Environmental groups in Canada are calling on the federal government to exclude blue hydrogen from the new tax credit for the energy industry.
The Canadian government has found itself under pressure to keep up with the green incentives introduced in the US with the Inflation Reduction Act (IRA).
And as part of the efforts to do so, Trudeau’s government is devising a tax credit for the production of hydrogen.
However, the problem that the coalition of climate activists and academics has with the new tax incentive is the inclusion of hydrogen produced from fossil fuels or what is known as blue hydrogen.
The production of blue hydrogen is often paired with carbon capture facility proposals in order to lower emissions, which is likely what will start happening once hydrogen producers start applying for the tax credit.
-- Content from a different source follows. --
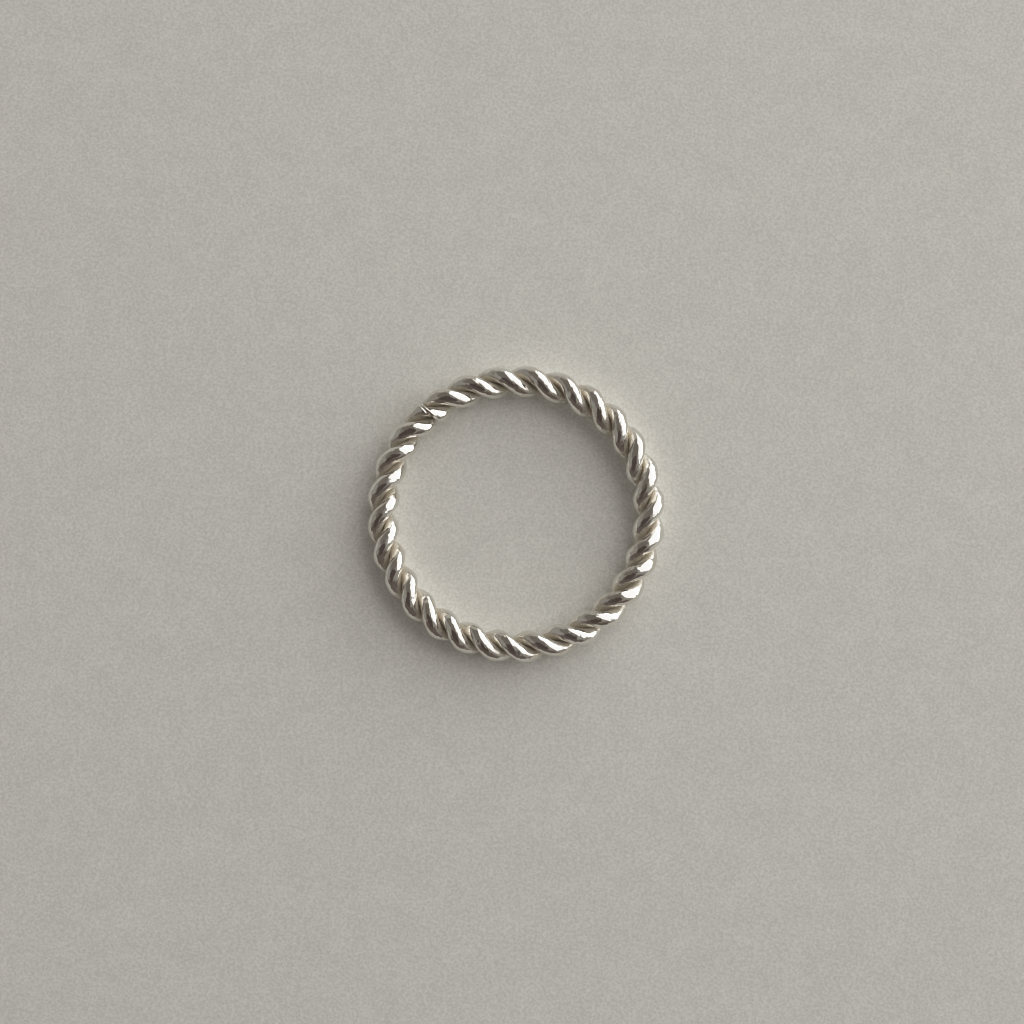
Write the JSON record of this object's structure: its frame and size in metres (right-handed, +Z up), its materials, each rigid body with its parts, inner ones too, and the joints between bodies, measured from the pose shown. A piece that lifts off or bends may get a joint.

The argument that opponents of the tax credit pointed out in their open letter to Finance Minister Chrystia Freeland is that it will stimulate the production of fossil fuels, instead of transitioning to greener energy sources.
“The tax credit should not be made available to any form of fossil-derived hydrogen,” the coalition said.
Part of the same coalition, including 55 organizations, among which are the Sierra Club and Greenpeace, advocated heavily against the incentives for carbon capture introduced last year, for the very same reasons.
The claims of the climate groups went unheard by the federal government, though, and Canada revealed a carbon capture credit worth over $7 billion through the rest of the decade.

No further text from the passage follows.